【暗闇から手を伸ばせ】
暗闇から手を伸ばせ 小沢健二
Reference:YouTube
東京、神保町。春の午後の陽射しの中、私ははじめて彼の顔を見た。お客さんの前で対談するための控室だった。控え室にはなぜか日本刀が置いてあり、小さな子供が走り回っていた。私はカメラを持っていたが、彼を撮ることはしなかった。
これが、たった一枚、そのとき撮った写真だ。私と彼は、おたがいの顔をあまり見ず、ただ、出番が来るまで同じ方向を見ていた。
対談では、何を二人で話したのか覚えていない。ただ、わたしは、ふざけた笑い話が続いたその最後、彼の発した言葉に不意に泣かされてしまった。大勢のお客さんの前でだ。いつだってぼくたちは、だれかとつながりたい、会いたいと思っているんだと思う。それは、彼がそんな意味のことを、そこに集まった人たちと私に、とても自然な告白を始めた瞬間だった。
その夜、酒を酌み交わしながら彼は書いたものについて、「あれで、いいですかね」「あれで、大丈夫ですか」と何度も私に訊き、私は何度も「あれで、いいと思います」「あれで、大丈夫だと思います」と答えた。
ネット上で、彼の小説の連載が始まった。
【中央フリーウェイ】
中央フリーウェイ 荒井由実
Reference:YouTube
それからたった数日。私はひとりで京都駅に立っていた。改札から出てくる、想像していたよりずっと背の高い男性を見た瞬間、私の口から独り言がこぼれた。「糸井重里だ」。

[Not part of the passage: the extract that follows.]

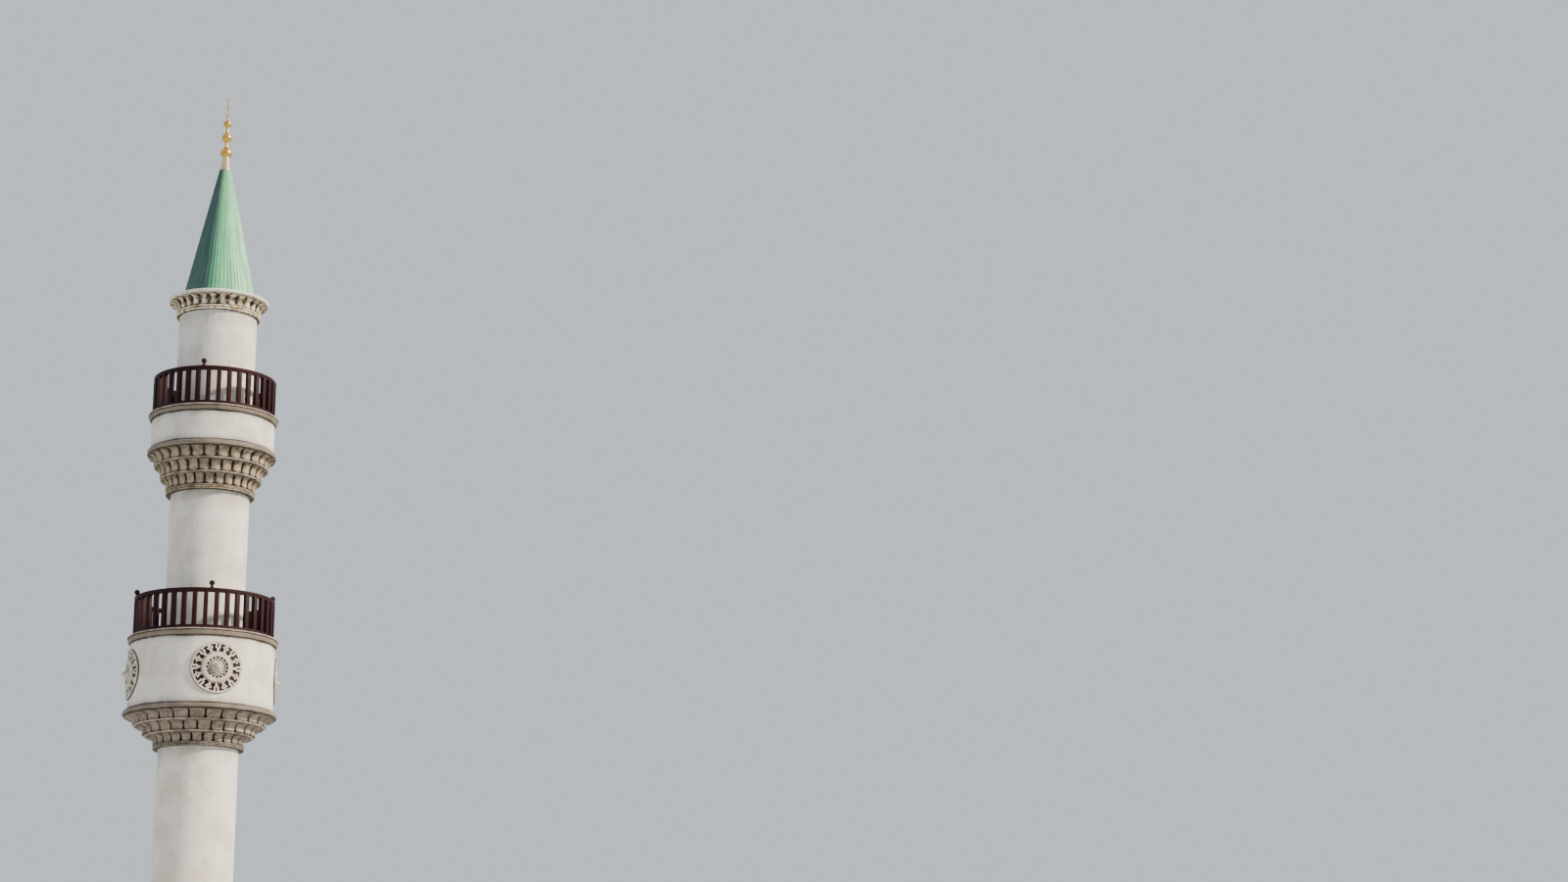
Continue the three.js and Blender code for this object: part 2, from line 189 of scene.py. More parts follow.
LowerBalconySizes = sizes_group("LowerBalconySizes", "Sizes of the lower balcony", balcony_sizes(0))
UpperBalconySizes = sizes_group("UpperBalconySizes", "Sizes of the upper balcony", balcony_sizes(1))
CorniceSizes = sizes_group("CorniceSizes", "Sizes of the cornice under the spire", {
    **corbelling_sizes(2),
    "wall": length("Wall", "Radius at the foot of the blocks", 1.08),
    "nose": length("Nose", "Radius at the top of the blocks", 1.265),
})


class CorbelSizes(bpy.types.PropertyGroup):
    """Sizes that all the corbel tiers share"""
    first_gap: bearing("First gap", "Bearing of the first gap in a bottom tier", 4.7)
    foot: length("Foot", "Upright height of a block under its hollow curve", 0.075)
    roll: length("Roll", "Radius of the thin roll on a deck's edge", 0.018)
    groove: length("Groove", "Height of the sunk lines beside the round mouldings", 0.017)
    edge: length("Edge", "Width of the worn edge round a block", 0.010)


class RailingSizes(bpy.types.PropertyGroup):
    """Sizes that both railings share"""
    handrail_width: length("Handrail width", "Width of the handrail", 0.116)
    handrail_height: length("Handrail height", "Height of the handrail", 0.115)
    foot_width: length("Foot rail width", "Width of the foot rail", 0.110)
    foot_height: length("Foot rail height", "Height of the foot rail", 0.100)
    baluster: length("Baluster", "Side of a square baluster", 0.110)
    ball: length("Ball", "Radius of a ball on the handrail", 0.070)
    neck: length("Neck", "Height of the neck under a ball", 0.050)


class MedallionSizes(bpy.types.PropertyGroup):
    """Sizes of the round medallions on the lower drum"""
    radius: length("Radius", "Outside radius of a medallion", 0.650)
    disc: length("Inner disc", "Radius of the raised inner disc", 0.384)
    lace: length("Lace", "Outer radius of the pierced ring", 0.278)
    boss: length("Boss", "Radius of the pointed boss at its foot", 0.150)
    boss_rise: length("Boss rise", "How far the boss stands out from the drum", 0.208)
    first: bearing("First", "Bearing of the front medallion", 11.5)


class SpireSizes(bpy.types.PropertyGroup):
    """Sizes of the spire and its finial"""
    base_radius: length("Base radius", "Radius at the foot of the spire", reach_of("spire_cone"))
    top_radius: length("Top radius", "Radius at the top of the spire", 0.163)
    seams: count("Seams", "Standing seams round the spire", 56)
    seam_rise: length("Seam rise", "Height of a standing seam at the foot", 0.011)
    rod: length("Rod", "Radius of the rods between the balls", 0.042)
    neck_bottom: length("Neck foot", "Radius at the foot of the gilt neck", 0.150)
    neck_top: length("Neck top", "Radius at the top of the gilt neck", 0.095)
    balls: lengths("Balls", "Radius of each gilt ball, from the lowest", (0.152, 0.130, 0.105))
    crescent_outer: length("Crescent", "Radius of the crescent's outer edge", 0.300)
    crescent_inner: length("Crescent's hollow", "Radius of the crescent's inner edge", 0.240)
    crescent_rise: length("Hollow's rise", "How far the hollow's centre lies over the crescent's", 0.085)
    crescent_depth: length("Crescent depth", "Thickness of the crescent from front to back", 0.060)
    stem: length("Stem", "Height of the stem under the crescent", 0.060)


class MinaretColours(bpy.types.PropertyGroup):
    """Colours of the minaret's finishes"""
    plaster: colour("Plaster", "Lime render on the shaft and drums", "e4ddd2")
    plaster_patch: colour("Plaster patches", "Mottling in the lime render", "d3c9bc")
    corbel: colour("Lower corbels", "Painted stone of the lower corbels", "93887a")
    corbel_patch: colour("Lower corbel patches", "Brown patches on the lower corbels", "756859")
    ochre: colour("Upper corbels", "Painted stone of the upper corbels", "aa9c85")
    ochre_patch: colour("Upper corbel patches", "Ochre patches on the upper corbels", "857052")
    # The cornice's cream is brighter than the corbel stones as painted sunlight
    cornice: colour("Cornice blocks", "Limewash on the blocks under the slab", "f6e9cc")
    cornice_patch: colour("Cornice patches", "Ochre that shows in the cornice blocks", "a8874f")
    moulding: colour("Mouldings", "Round mouldings and deck edges", "7f7466")
    moulding_patch: colour("Moulding patches", "Darker patches on the mouldings", "6e6256")
    bead: colour("Beads and ledges", "Pale limewash on the thin beads and ledges", "b6a795")
    slab: colour("Cornice slab", "Limewash on the slab under the spire", "ece2d2")
    # This dark colour stands for sooting and damp, and for painted shade under ledges, in gaps and in
    # grooves
    soot: colour("Soot", "Soot and damp under ledges and in gaps", "241c16")
    recess: colour("Recess", "Red-brown ground of the medallions", "2c1614")
    railing: colour("Railing", "Old dull paint on the railings", "220207")
    # The faded colour is also a painted highlight on the rails' tops
    railing_faded_and_highlight: colour("Worn railing", "Faded paint on the rails' tops", "38100e")
    # The roof green is the sunlit side; the next colour is a painted shade copy for the side away from the
    # sun
    roof: colour("Roof", "Green paint on the spire", "4bb077")
    roof_painted_shade: colour("Fresh roof", "Dark green paint on the side away from the sun", "1c4a45")
    roof_streak: colour("Roof streaks", "Pale weathered streaks on the spire", "c2f4c8")
    gold: colour("Gold", "Gilding on the finial's balls", "e0b257")
    pale_gold: colour("Pale gold", "Thin old gilding on the finial's neck and crescent", "efd6a4")


class MinaretSettings(bpy.types.PropertyGroup):
    """All the sizes and colours of the minaret"""
    shaft: bpy.props.PointerProperty(name="Shaft", type=ShaftSizes)
    lower: bpy.props.PointerProperty(name="Lower balcony", type=LowerBalconySizes)
    upper: bpy.props.PointerProperty(name="Upper balcony", type=UpperBalconySizes)
    cornice: bpy.props.PointerProperty(name="Cornice", type=CorniceSizes)
    corbel: bpy.props.PointerProperty(name="Corbels", type=CorbelSizes)
    railing: bpy.props.PointerProperty(name="Railings", type=RailingSizes)
    medallion: bpy.props.PointerProperty(name="Medallions", type=MedallionSizes)
    spire: bpy.props.PointerProperty(name="Spire", type=SpireSizes)
    colours: bpy.props.PointerProperty(name="Colours", type=MinaretColours)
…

初対面の糸井さんとタクシーに乗った。偽物ではなさそうだった。車に乗り込んだ3分後には、私は「ぜひ、燃え殻さんと会ってください」という言葉を発していた。その2分後には、糸井さんが「古賀史健さんに会ってみてください」と言った。
二人である場所へ向かったタクシーの中の10分間は、やはり私の人生をおかしくしてしまったと思う。